Ni Putes Ni Soumises (NPNS – Neither Whores Nor Submissives), the women’s rights organization in Paris where I have been working as a human rights fellow, organized a public debate on the issue of the anticipated public burqa ban in France. The French Parliament is in the process of enacting a public ban on identity obscuring face coverings in France, which would include both the burqa (the all encompassing body covering) and the niqab (the face covering that leaves a slit for the eyes). The debate over the ban has embroiled all of France, and all of Europe, for that matter, in a battle over the role of religion in both government and public life in a democratic republic that espouses a strict secularism as the only foundation for equality amongst its citizens, including gender equality.

We chose a location, Montreuil, which is an inner ring suburb of Paris with a diverse population. We showered the local community with flyers and volunteers, engaging the inhabitants and inviting them to participate in the debate, both those in favor and those opposed to the ban. The goal was to have a real and meaningful exchange of ideas and opinions. Local community leaders and politicians were on the docket, as well as women’s rights activists, such as Lubna Al Hussein, the Sudanese journalist who faced 40 lashings of the whip for wearing pants in Khartoum, and Sihem Habchi, the current President of Ni Putes Ni Soumises. Ni Putes Ni Soumises has, since its inception, made a point of holding open, public debates and panel discussions in the heart of the cités and quartiers of France (the ghettoized suburban housing projects surrounding France’s major cities, which are primarily composed of marginalized Muslim immigrant communities).

I was absolutely heartbroken by the way in which the evening unfolded. It confirmed many of my worst fears about the fate of humanity and the utter incompatibility of religion and the survival of our species.

One of the women’s rights activists would get up to speak. He or she would speak about secularism and gender equality and gender desegregation as the foundational pillars of a safe and egalitarian public space in which all citizens enjoy equal rights and equal protection under the law in a democratic republic.

Then, one of the Islamists would respond by telling us what Mohammed said or did as was recorded in the Quran or the Hadith and how wonderful Islam is for women, because it gives them rights according to their differentness. And, sum up with a lovely comment about how Jews are pigs or something or other and the speaker is an anti-immigrant racist who hates Muslims and is in league with the Zionists.

Then, a veiled woman would tell us that she is afraid of being attacked by Christian and Atheist Frenchmen, and that she thinks French society is disgusting because women wear thongs and Christie’s auctioned off a portrait of Carla Bruni.

Then one of the secularists would state that any discussion of Islam is completely irrelevant and that anti-Semitic slurs will not be tolerated.

And, then someone would lunge at someone else.

One of the elected officials would get up to speak. He or she would speak about secularism and gender equality and gender desegregation as the foundational pillars of a safe and egalitarian public space in which all citizens enjoy equal rights and equal protection under the law in a democratic republic.

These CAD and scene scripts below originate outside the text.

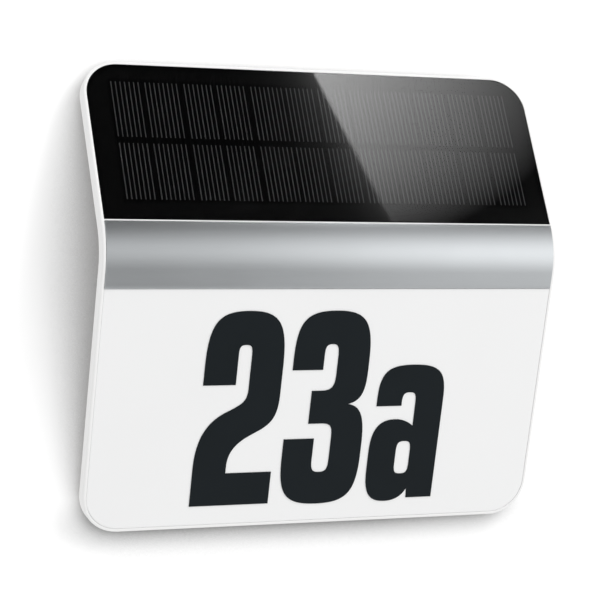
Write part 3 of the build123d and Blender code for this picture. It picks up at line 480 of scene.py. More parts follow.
@dataclass(frozen=True)
class Spangled(Finish):
    """Zinc-coated sheet steel: flat crystals of slightly different greys, dulled by handling."""

    colour: Colour
    crystal: float = 5 * MM
    swirl: float = 2 * MM

    def lay(self, paint: Paint) -> None:
        """Crystals with swirled edges have each a grey and a gloss, and noise dulls them."""
        place = paint.place()
        pull = paint.noise(place, size=MM / 0.3, out="Color")
        bent = paint.vectors("MULTIPLY_ADD", pull, (self.swirl, self.swirl, self.swirl), place)
        crystal = paint.parts(paint.crystals(bent, self.crystal, out="Color"))[0]
        dull = paint.noise(place, size=9 * MM, detail=4, roughness=0.6)
        paint.surface(
            Base_Color=paint.tint(self.colour, 0.86, 1.08, crystal),
            Metallic=1.0,
            Roughness=0.34 + 0.14 * crystal + 0.12 * dull,
            Normal=paint.bump(dull, depth=0.02 * MM, strength=0.4),
        )


@dataclass(frozen=True)
class SolarGlass(Finish):
    """Low-iron cover glass with the faintest film of dust."""

    colour: Colour = (0.95, 0.97, 0.96)
    polish: float = 0.012
    dust: float = 0.02

    def lay(self, paint: Paint) -> None:
        """Clear glass whose gloss falls a little where dust has dried."""
        dried = paint.noise(paint.place(), size=18 * MM, detail=5, roughness=0.65).step(0.45, 0.8)
        gloss = self.polish + self.dust * dried
        paint.surface(Base_Color=self.colour, Roughness=gloss, IOR=1.5, Transmission_Weight=1.0)


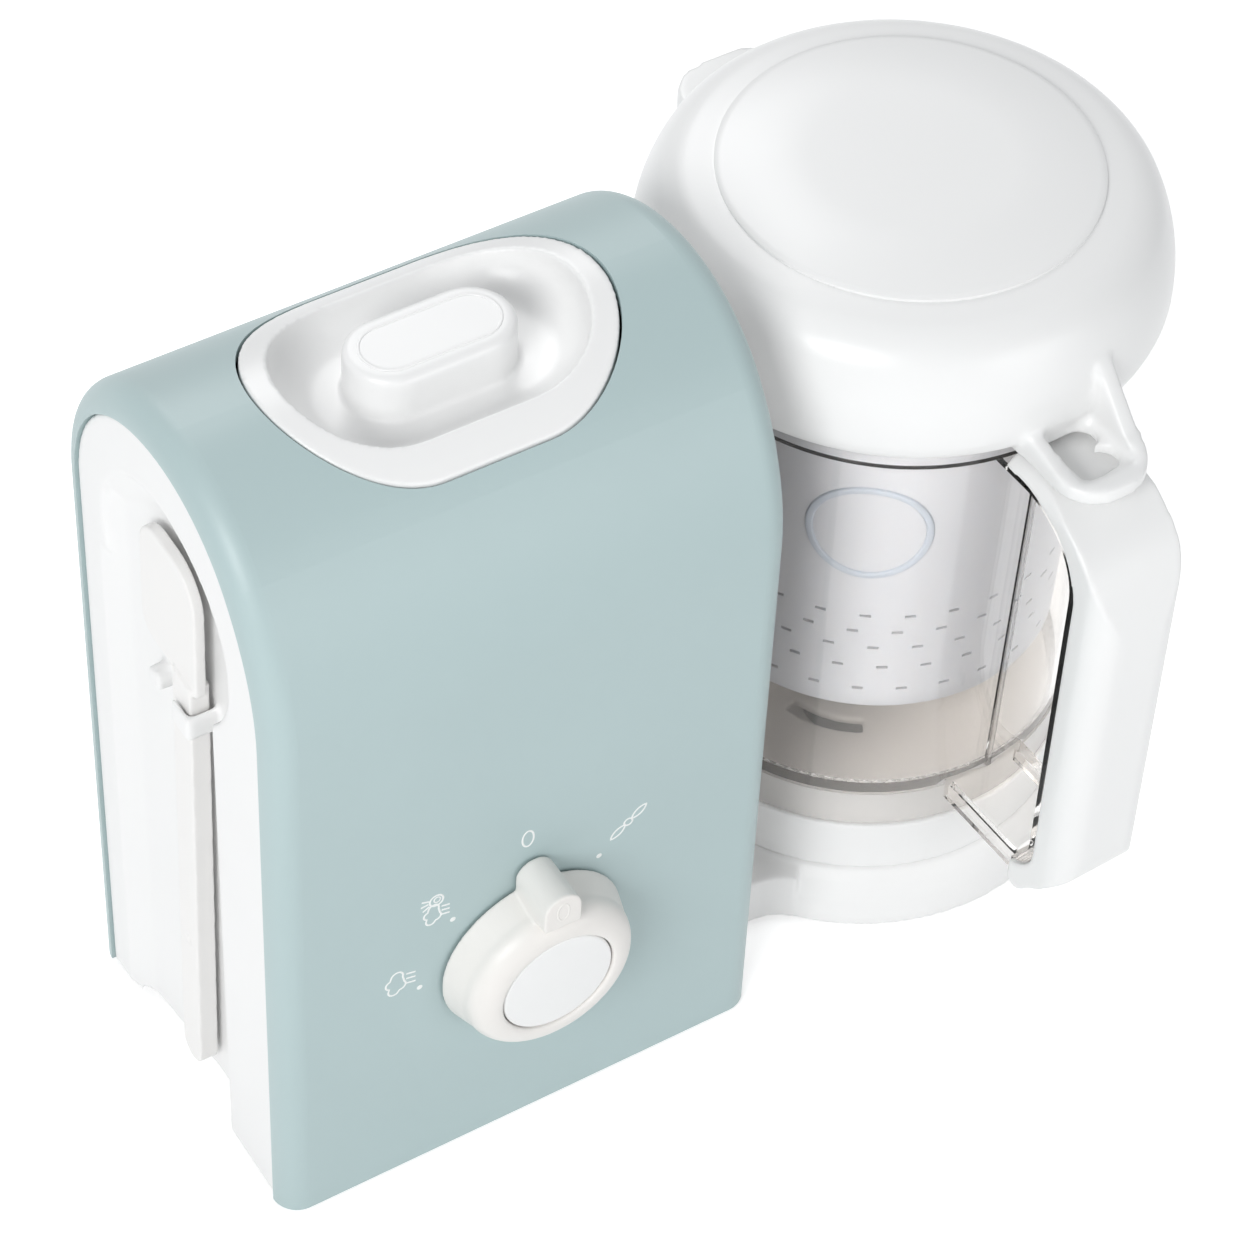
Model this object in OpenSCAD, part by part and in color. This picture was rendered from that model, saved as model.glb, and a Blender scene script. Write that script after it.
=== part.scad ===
// Baby food maker: a steam cooker and blender for small portions.
// The housing stands on the left and the lift-off bowl on the right, on a shared base.
// +X runs from the housing to the bowl, +Y to the back, +Z up; the feet stand at z = 0.

/* [Housing] */
// Width across the arched housing
body_w = 140; // [120:1:170]
// Depth of the housing from front to back
body_d = 103.2; // [98:0.1:115]
// Height of the arch's crown above the shell's lower edge
body_h = 235.8; // [225:0.1:260]
// Radius of the crown, where the arch is highest
crown_r = 45; // [38:1:48]
// Radius of the brow, where the front rolls over to the crown
brow_r = 75; // [65:1:90]
// Wall of the shell
shell_t = 2.6; // [2:0.1:4]
// Rounding of the shell's side edges, which is also the width of its side lip
edge_r = 7; // [5:0.5:10]
// Free height of the rubber feet
foot_h = 1.8; // [1:0.1:4]

/* [Water tank and cap] */
// Length of the cap from side to side
cap_l = 90.3; // [80:0.1:100]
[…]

Then, one of the Islamists would respond by telling us what Mohammed said or did as was recorded in the Quran or the Hadith and how wonderful Islam is for women, because it gives them rights according to their differentness. And, sum up with a lovely comment about how Jews are pigs or something or other and the speaker is an anti-immigrant racist who hates Muslims and is in league with the Zionists.

Then, a veiled woman would tell us that she really likes being the property of her husband, because that’s what Allah commands, and no one can tell her that she shouldn’t be a slave.

Then one of the secularists would state that any discussion of Islam is completely irrelevant and that anti-Semitic slurs will not be tolerated.

And, then someone would lunge at someone else.

And, so on and so forth.

Eventually the situation became scary enough that the police were called and the debate halted. At one point, my mammalian survival instinct usurped control of my bodily functions, and without a second thought, I fled the premises. I made a beeline for the nearest exit, and I wasn’t the only one. Once outside, I turned back to peer in through a window to see what was transpiring. I was standing alongside a woman in hijab, and we both turned to look at each other. Without speaking a word, our faces communicated what we both were thinking, “These mofos are crazy.”

It was truly an exasperating, disheartening experience. I literally walked out of that truncated debate thinking, “We’re doomed. It’s all over. Don’t bother. Instead of just metaphorically drinking the Koolaid, we should all just go ahead and literally drink the Koolaid.”

Did the Islamists really expect the secularists to acquiesce after a little Quranic exegesis? Oh, ok, well if Mohammed said it or did it, I guess that settles that.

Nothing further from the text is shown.